The Washington Times-Herald

Community News Network

June 28, 2013

‘I loved him’: Officer says only option was to shoot canine partner

A K-9 police officer in Hanceville, Ala. said he had no other option than to shoot his canine companion after the dog attacked him  Monday afternoon.

Officer Anthony Childress was in a park in Hanceville training Ichi Bon, a Belgian Malinois, when the dog attacked him. Childress was hospitalized and underwent surgery after he shot and killed the canine.

“I do not think he thought he was biting me, I think he was just going through emotions, training and using his instincts, it was a tragic accident,” Childress said. “I loved him. He was my partner and my best friend. I hate that’s what I had to do, but I did have to. It bothers me that there are so many naysayers about the accident, who do not know either of our personalities. I’m the one who lost my best friend and partner.”

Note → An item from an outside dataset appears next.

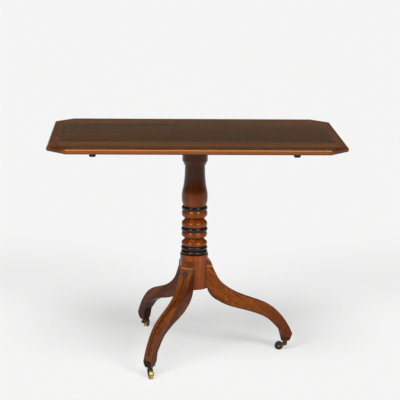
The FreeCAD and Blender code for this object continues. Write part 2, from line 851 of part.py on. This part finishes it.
def make_top():
    up = Vector(0, 0, 1)
    panel_holes = []
    batten_screws = []
    bearer_screws = []
    for name, side in (("left", -1), ("right", 1)):
        screws, holes = screw_set(
            batten_screw_places(side), up, large_screw_head, large_screw_shank, batten_screw_length)
        write("batten_" + name, [make_batten(side, holes)])
        batten_screws += screws
        panel_holes += holes
        screws, holes = screw_set(
            bearer_screw_places(side), up, large_screw_head, large_screw_shank, bearer_screw_length)
        write("bearer_" + name, [make_bearer(side, holes)])
        bearer_screws += screws
        panel_holes += holes
    write("batten_screws", batten_screws)
    write("bearer_screws", bearer_screws)

    plate_x = bolt_plate_length / 2 - 2 * medium_screw_head
    plate_y = block_width / 2 + bolt_plate_gap + bolt_plate_width / 2
    plate_side = bolt_plate_width / 2 - 2 * medium_screw_head
    places = [
        Vector(side_x * plate_x, plate_y + side_y * plate_side, underside_z - bolt_plate_thickness)
        for side_x in (-1, 1) for side_y in (-1, 1)]
    screws, holes = screw_set(places, up, medium_screw_head, medium_screw_shank, small_screw_length)
    write("bolt_plate", [make_bolt_plate(holes)])
    write("bolt_screws", screws)
    write("slide_bolt", [make_bolt()])
    panel_holes += holes

    write("top_panel", [make_panel(panel_holes)])
    write("crossbanding", border_strips(border_start, border_end, veneer_thickness))
    write("stringing", border_strips(border_end, border_end + stringing_width, veneer_thickness))


def make_base():
    pins = [make_pin(side) for side in (-1, 1)]
    write("pivot_pin_left", [pins[0]])
    write("pivot_pin_right", [pins[1]])
    keeper_x = keeper_length / 2 - 2 * small_screw_head
    places = [Vector(side * keeper_x, block_width / 2, bolt_z) for side in (-1, 1)]
    screws, holes = screw_set(
        places, Vector(0, -1, 0), small_screw_head, small_screw_shank, small_screw_length)
    write("keeper_plate", [make_keeper(holes)])
    write("keeper_screws", screws)
    write("tilt_block", [make_block(pins, holes)])

    wedge = make_wedge()
    write("tenon_wedge", [wedge])
    screws, holes, arm_holes = bracket_screws()
    dovetails = [around(make_dovetail(), azimuth) for azimuth in leg_angles.values()]
    write("pillar", [make_pillar(dovetails, wedge, holes)])
    write("spider_bracket", [make_bracket(holes)])
    write("bracket_screws", screws)
    plate_holes = [make_spigot()] + caster_screws()[1]
    for hole in plate_holes:
        hole.translate(Vector(caster_ring_radius, 0, 0))
    leg = make_leg().cut(arm_holes + plate_holes)
    for name, azimuth in leg_angles.items():
        write("leg_" + name, [around(leg, azimuth)])


def caster_screws():
    plate_bottom_z = foot_height - caster_plate_thickness
    screw_ring = caster_plate_radius - caster_screw_inset
    places = [Vector(side * screw_ring, 0, plate_bottom_z) for side in (-1, 1)]
    return screw_set(places, Vector(0, 0, 1), small_screw_head, small_screw_shank, small_screw_length)


def make_casters():
    screws, holes = caster_screws()
    for name in leg_angles:
        turn = trail_angles[name] - leg_angles[name]
        write("caster_plate_" + name, [under_foot(name, make_caster_plate(holes))])
        write("caster_screws_" + name, [under_foot(name, screw) for screw in screws])
        write("caster_fork_" + name, [under_foot(name, make_fork(), turn)])
        write("caster_axle_" + name, [under_foot(name, make_axle(), turn)])
        write("caster_wheel_" + name, [under_foot(name, make_wheel(), turn)])


os.makedirs("parts", exist_ok=True)
make_top()
make_base()
make_casters()
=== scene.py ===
import json
import math

import bpy
from mathutils import Matrix, Vector

# Tilt-top tea table: the finish of every piece, the studio and the camera, in metres, around the
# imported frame. The table gets no piece of its own here: each node keeps its solid's shape and is
# given a material.

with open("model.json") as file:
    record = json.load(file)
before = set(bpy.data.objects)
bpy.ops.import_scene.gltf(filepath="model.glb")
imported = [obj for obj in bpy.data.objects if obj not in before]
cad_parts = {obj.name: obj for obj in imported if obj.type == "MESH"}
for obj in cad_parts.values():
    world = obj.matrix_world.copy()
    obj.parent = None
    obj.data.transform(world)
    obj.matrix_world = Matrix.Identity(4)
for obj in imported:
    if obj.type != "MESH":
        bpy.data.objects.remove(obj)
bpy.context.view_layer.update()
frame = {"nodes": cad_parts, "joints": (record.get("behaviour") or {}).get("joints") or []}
nodes = frame["nodes"]

# The sRGB standard's curve between screen colours and linear ones
screen_white = 255
linear_limit = 0.04045
linear_slope = 12.92
curve_offset = 0.055
curve_power = 2.4


def srgb(red, green, blue):
    """A screen colour from 0 to 255 as the linear colour that shaders take."""
    channels = []
    for value in (red, green, blue):
        share = value / screen_white
        if share <= linear_limit:
            channels.append(share / linear_slope)
        else:
            channels.append(((share + curve_offset) / (1 + curve_offset)) ** curve_power)
    return (*channels, 1.0)


def grey(share):
    """A linear grey from 0 to 1."""
    return (share, share, share, 1.0)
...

A taser was not an option for Childress, as he does not carry one.

“I don’t have a taser. Some officers do have them, but not everyone,” Childress said. “The department doesn’t have the money to purchase those for everyone.”

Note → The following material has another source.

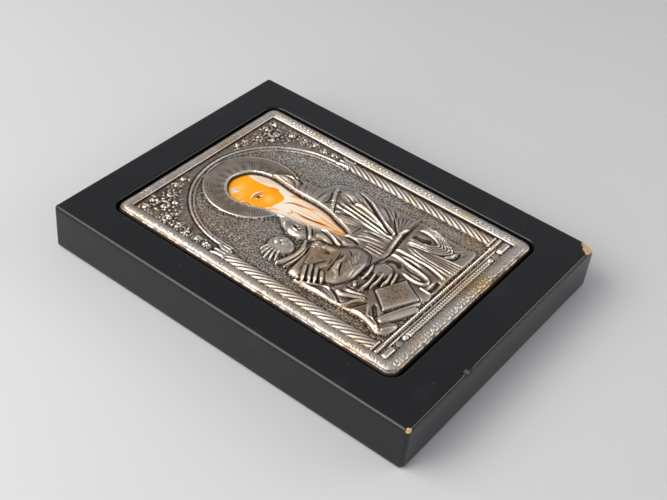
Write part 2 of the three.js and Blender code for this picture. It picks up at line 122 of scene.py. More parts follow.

Training for the dog could take place five days a week. Childress said and he could be found with Ichi Bon at C.W. Day Park any given day.

“We would go into an enclosed baseball field with high fences away from everyone else,” Childress said. “We were out there just about everyday, and 4-5 times a day training 15-20 minutes each time. You train the dog for small increments and then you let him rest. Anything from sniffing narcotics to keep him sharp, obedience drills, and then letting him be a dog by throwing a stick. After training, we always follow with something fun.”

Childress said he had a toy that he often plays with as part of the reward following the training.

“I incorporate discipline by throwing the ball and the stick, letting him bring it back, making him wait and doing it again so we can end on a happy note,” Childress said. “He had already finished the drug and obedience training. I had dropped the toy when we were playing and it fell away from me and I guess he didn’t see where it went and thought I put it in my pocket where my wallet was. When he bit my leg where the wallet was, the tendon on the back of my leg buckled and I fell away from the toy and that’s when he went into attack mode and it was just a bad sequence of events.”

After biting his leg and causing him to fall, Childress said the dog circled around him and attacked his head.

“I trusted my dog with my life all the way up until the end,” Childress said. “I wish it didn’t happen, but it did and I’m heartbroken over it. He was a working dog and I knew what I was getting into when I took the position and the chance of him biting me, just like we know what we’re getting into as policemen. I’m not upset that I got hurt, I knew it could happen. I’m just upset that I had to put down my best friend and partner.”

Childress said when traveling through crowds, Ichi Bon would have a muzzle on because he sees the world differently than humans.

“He was a working dog and sometimes if someone hugged me or shook my hand, he would interpret it the wrong way,” Childress said. “I had a friend of mine pat me on the back and he was barking from the car and I had to console him and tell him I was okay. The muzzle was for everyone’s safety.”

Ichi Bon was sent to be tested for rabies. Childress confirmed the dog was up to date on his shots and medications.

Story provided by The Cullman Times.